After all cups run of just one game is a bit of an anti-climax, yet we obtained what we deserved and that was nothing. We rode our luck after the first penalty, the goal was welcome but the lack of positive play from the half hour mark was finger-waggingly poor. All the more so since it was uncharacteristic- we did not want ‘to concentrate on the league’ as early as this. I confess to being a bit glum over this meek surrender, and perhaps listening to a Dostoyevsky audio book on the way home in the rain was none too advisable, since I was not in the mood for ethical philosophy or spiritual crises. But it is all relative – what a week. My daughter sent me a text to ask me to be prepared as she had dyed her natural blonde hair.
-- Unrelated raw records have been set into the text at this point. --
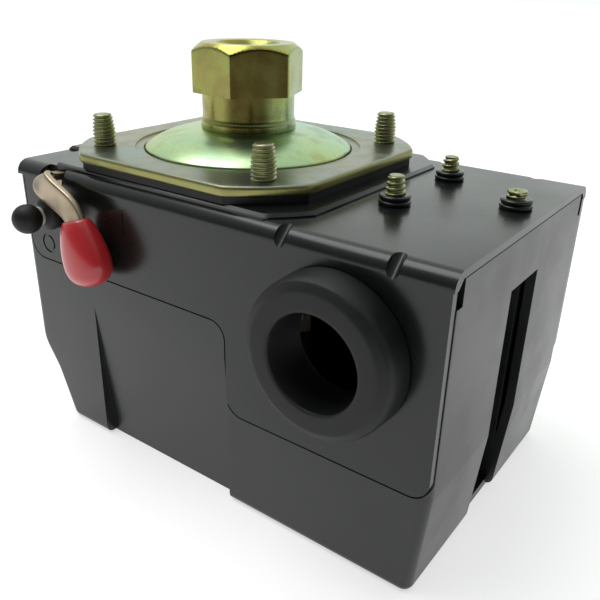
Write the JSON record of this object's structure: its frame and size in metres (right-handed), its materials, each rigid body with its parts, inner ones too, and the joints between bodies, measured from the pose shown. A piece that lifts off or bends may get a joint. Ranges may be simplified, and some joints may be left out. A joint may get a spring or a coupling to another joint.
{
  "type": "pressure switch",
  "caption": "Diaphragm pressure switch for an air compressor: box housing with top pressure port, side cable entries, on/off lever and unloader outlet.",
  "frame": {"origin": "where the axis of the pressure port meets the flat face of the cover that the switch stands on", "axes": "+Z along the port axis and out of its mouth, +X along the housing to the wiring end, -Y the side with the on/off lever"},
  "size_m": [0.11, 0.0845, 0.0926],
  "materials": {
    "black_paint": "gloss black stove paint",
    "zinc_plate": "yellow passivated zinc",
    "zinc_dome": "yellow passivated zinc, drawn",
    "zinc_fitting": "yellow passivated zinc, turned",
    "black_rubber": "moulded rubber",
    "zinc_screw": "yellow passivated zinc, rolled thread",
    "bright_steel": "bright zinc",
    "red_vinyl": "dipped, glossy",
    "brass": "pressed",
    "silver": "silver-faced",
    "white_nylon": "moulded",
    "terminal_moulding": "phenolic moulding",
    "spring_steel": "oiled spring steel",
    "valve_body": "acetal moulding",
    "cover_plastic": "satin black moulding"
  },
  "bodies": {
    "cover": {"cover": "cover_plastic", "cover_screws": "bright_steel"},
    "base": {"base_frame": "black_paint", "flange_plate": "zinc_plate", "pressure_dome": "zinc_dome", "port_fitting": "zinc_fitting", "diaphragm": "black_rubber", "flange_screws": "zinc_screw", "block_screws": "zinc_screw", "earth_screw": "zinc_screw", "earth_washer": "bright_steel", "cable_grommet_front": "black_rubber", "cable_grommet_rear": "black_rubber", "lever_bearing": "valve_body", "unloader_body": "valve_body", "unloader_spring": "spring_steel", "outlet_cap": "black_rubber", "pivot_bracket": "bright_steel", "pivot_pin": "bright_steel", "range_stud": "bright_steel", "range_spring_seat": "bright_steel", "range_spring": "spring_steel", "differential_stud": "bright_steel", "differential_spring_seat": "bright_steel", "differential_spring": "spring_steel", "carrier_pin": "bright_steel", "terminal_block": "terminal_moulding", "terminal_plate_1": "brass", "terminal_plate_2": "brass", "terminal_plate_3": "brass", "terminal_plate_4": "brass", "terminal_clamps": "bright_steel", "terminal_screws": "zinc_screw", "cover_standoffs": "bright_steel"},
    "piston": {"piston": "white_nylon"},
    "rocker": {"rocker": "bright_steel"},
    "contact_carrier": {"contact_carrier": "terminal_moulding", "contact_bridges": "silver"},
    "unloader_pin": {"unloader_pin": "brass"},
    "lever": {"lever": "bright_steel", "lever_tip": "red_vinyl", "lever_cam": "bright_steel"},
    "range_nut": {"range_nut": "bright_steel"},
    "differential_nut": {"differential_nut": "bright_steel"}
  },
  "joints": [
    {"name": "base_lift", "type": "slide", "parent": "cover", "child": "base", "axis": [0, 0, 1], "range_m": [0, 0.075]},
    {"name": "rocker_hinge", "type": "hinge", "parent": "base", "child": "rocker", "pos_m": [0.022, 0, 0.057], "axis": [0, -1, 0], "range_deg": [0, 3.12], "stiffness_Nm_per_rad": 2, "springref_deg": -2.86, "deforming": ["range_spring", "differential_spring"]},
    {"name": "piston_slide", "type": "slide", "parent": "base", "child": "piston", "axis": [0, 0, -1], "range_m": [0, 0.00125]},
    {"name": "carrier_hinge", "type": "hinge", "parent": "base", "child": "contact_carrier", "pos_m": [0.034, 0, 0.061], "axis": [0, 1, 0], "range_deg": [0, 8.1]},
    {"name": "unloader_pin_slide", "type": "slide", "parent": "base", "child": "unloader_pin", "axis": [0, 0, -1], "range_m": [0, 0.003], "deforming": ["unloader_spring"]},
    {"name": "lever_hinge", "type": "hinge", "parent": "base", "child": "lever", "pos_m": [-0.0293, 0, 0.0629], "axis": [0, -1, 0], "range_deg": [0, 30]},
    {"name": "range_nut_turn", "type": "hinge", "parent": "base", "child": "range_nut", "pos_m": [-0.021, 0, 0.024], "axis": [0, 0, 1], "continuous": true},
    {"name": "differential_nut_turn", "type": "hinge", "parent": "base", "child": "differential_nut", "pos_m": [0.0152, 0, 0.037], "axis": [0, 0, 1], "continuous": true}
  ],
  "couplings": [
    {"joint": "piston_slide", "follows": "rocker_hinge", "m_per_rad": 0.022},
    {"joint": "carrier_hinge", "follows": "rocker_hinge", "ratio": 2.56},
    {"joint": "unloader_pin_slide", "follows": "rocker_hinge", "m_per_rad": 0.053}
  ]
}
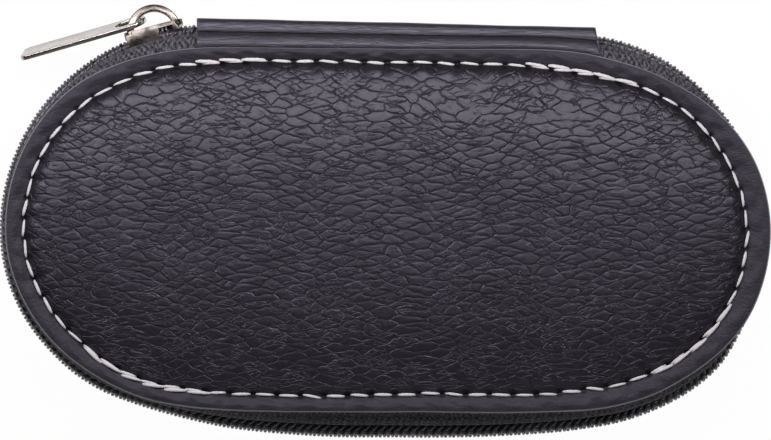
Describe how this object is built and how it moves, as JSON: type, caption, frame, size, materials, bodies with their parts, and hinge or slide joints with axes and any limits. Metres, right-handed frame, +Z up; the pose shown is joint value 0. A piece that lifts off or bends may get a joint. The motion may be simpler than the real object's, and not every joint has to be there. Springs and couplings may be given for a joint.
{
  "type": "manicure set case",
  "caption": "Padded black leather zip-around case with a folding spine, holding a small manicure set under an elastic band.",
  "frame": {"origin": "middle of the flat face that the case rests on", "axes": "+X along the case's length, +Y towards the spine, +Z up from the resting face to the lid"},
  "size_m": [0.1194, 0.0678, 0.023],
  "materials": {
    "cover_leather": "pebbled PU leather, satin",
    "padding": "grey PU foam",
    "board": "grey-brown paperboard",
    "lining": "brushed velvet",
    "white_thread": "twisted polyester thread",
    "zip_tape": "woven polyester tape",
    "zip_coil": "nylon monofilament",
    "elastic": "ribbed elastic webbing",
    "zip_nickel": "nickel-plated zinc",
    "tool_steel": "polished stainless steel",
    "file_handle": "moulded black handle"
  },
  "bodies": {
    "base": {"base_cover": "cover_leather", "base_padding": "padding", "base_board": "board", "base_lining": "lining", "base_stitching": "white_thread", "lower_zip_tape": "zip_tape", "lower_zip_coil": "zip_coil", "spine_lower_leaf": "cover_leather", "tool_band": "elastic", "band_stitching": "white_thread"},
    "spine": {"spine_back": "cover_leather", "spine_lining": "lining"},
    "lid": {"lid_cover": "cover_leather", "lid_padding": "padding", "lid_board": "board", "lid_lining": "lining", "lid_stitching": "white_thread", "upper_zip_tape": "zip_tape", "upper_zip_coil": "zip_coil", "spine_upper_leaf": "cover_leather"},
    "zip_slider": {"slider_body": "zip_nickel", "slider_bail": "zip_nickel"},
    "zip_pull": {"pull_tab": "zip_nickel"},
    "nail_file": {"file_blade": "tool_steel", "file_handle": "file_handle"},
    "pusher": {"cuticle_pusher": "tool_steel"},
    "tweezer_pair": {"tweezers": "tool_steel"},
    "nail_clipper": {"clipper_lower_leaf": "tool_steel", "clipper_upper_leaf": "tool_steel", "clipper_rivet": "tool_steel", "clipper_pin": "tool_steel"},
    "clipper_handle": {"clipper_lever": "tool_steel"}
  },
  "joints": [
    {"name": "lid_fold", "type": "hinge", "parent": "spine", "child": "lid", "pos_m": [0, 0.0318, 0.0145], "axis": [-1, 0, 0], "range_deg": [0, 90], "deforming": ["upper_zip_coil"]},
    {"name": "spine_fold", "type": "hinge", "parent": "base", "child": "spine", "pos_m": [0, 0.0318, 0.0085], "axis": [-1, 0, 0], "range_deg": [0, 90]},
    {"name": "zip_slide", "type": "hinge", "parent": "base", "child": "zip_slider", "pos_m": [-0.0276, 0, 0.0115], "axis": [0, 0, 1], "range_deg": [0, 75], "deforming": ["lower_zip_coil", "upper_zip_coil"]},
    {"name": "pull_swing", "type": "hinge", "parent": "zip_slider", "child": "zip_pull", "pos_m": [-0.03595, 0.03115, 0.0115], "axis": [0, 0, 1], "range_deg": [-58, 0]},
    {"name": "file_slide", "type": "slide", "parent": "base", "child": "nail_file", "axis": [1, 0, 0], "range_m": [-0.002, 0.008]},
    {"name": "pusher_slide", "type": "slide", "parent": "base", "child": "pusher", "axis": [1, 0, 0], "range_m": [-0.006, 0.01]},
    {"name": "tweezers_slide", "type": "slide", "parent": "base", "child": "tweezer_pair", "axis": [1, 0, 0], "range_m": [-0.008, 0.012]},
    {"name": "clipper_slide", "type": "slide", "parent": "base", "child": "nail_clipper", "axis": [1, 0, 0], "range_m": [-0.001, 0.025]},
    {"name": "lever_lift", "type": "hinge", "parent": "nail_clipper", "child": "clipper_handle", "pos_m": [-0.032, -0.0165, 0.0109], "axis": [0, -1, 0], "range_deg": [-0.4, 2.5]}
  ],
  "couplings": [
    {"joint": "spine_fold", "follows": "lid_fold", "ratio": 1}
  ]
}
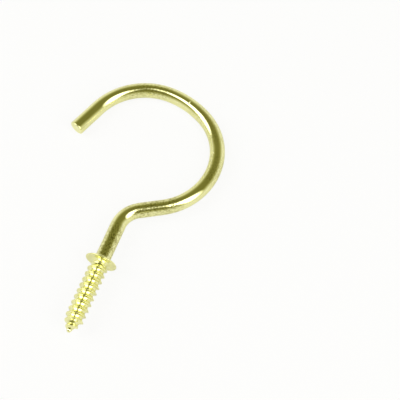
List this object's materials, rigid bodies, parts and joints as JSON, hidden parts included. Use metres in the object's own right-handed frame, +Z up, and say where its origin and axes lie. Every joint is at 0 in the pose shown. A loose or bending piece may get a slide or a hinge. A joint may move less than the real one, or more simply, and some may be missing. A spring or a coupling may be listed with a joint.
{
  "type": "cup hook",
  "caption": "Round open wire hook with an upset collar and a wood screw thread, for screwing into a shelf or ceiling to hang cups, cords or utensils.",
  "frame": {"origin": "centre of the collar's seat face, on the screw axis", "axes": "+Y from the collar towards the crown of the hook, +Z up with the hook lying flat, and the hook opens towards -X"},
  "size_m": [0.0423, 0.0741, 0.0083],
  "materials": {
    "brass_plate": "bright brass plate over drawn wire"
  },
  "bodies": {
    "root": {"cup_hook": "brass_plate"}
  },
  "joints": []
}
It was purple forsooth. No it is not she said, it is African Violet. At least she has no tattoos or skin piercings. My son was not as fleet of foot as normal and then I noticed that my whisky bottle was at a low level I do not remember. But I had a snifter before commencing this report. I think I needed it. My lad clinked my glass and said, ‘you lost dad, take it on the chin’. I will, but this was not the best game to watch and my team were far from their best.
So it is back to league action on Saturday 10 September and it marks a return to the Forest of Dean, up that big hill I have cycled to Cinderford Town, who allegedly had promotion forced upon them. I look forward to a more entertaining game at the very least.
Connor Gough, Luis Morrison, Ashley Dumas, Joey May, Ryan O’Rawe, Steve Sheehan, Jack Simmons, Lee O’Leary, George Sykes, Martin Touhy, GOAL, 63 minutes, (Tony Stokes, PENALTY GOAL, 82 minutes ), Harrison Chatting, man of the match, (Mitch Gilbey) – other substitutes- Omar Lawson, Jack Pitty, and Kojo Awotwi.
Jack Smith, this reporter’s Dunstable man of the match, Zack Reynolds, Joseph Debayo, (David Longe-King, 45 mins), Danny Talbot, (Adam Moussi, 81 mins), John Sonuga, Adam Pepera, captain, David Keenleyside, GOAL 32 mins, (Vences Bola, 74 mins, Danny Green, Alexander Cathline, cautioned, Shane Bush, Jack Hutchinson – other substitutes, Wilson Ferreira and Jamie Head, GK.
Referee – Thomas Hancock, assisted by Joseph Karram and Richard May.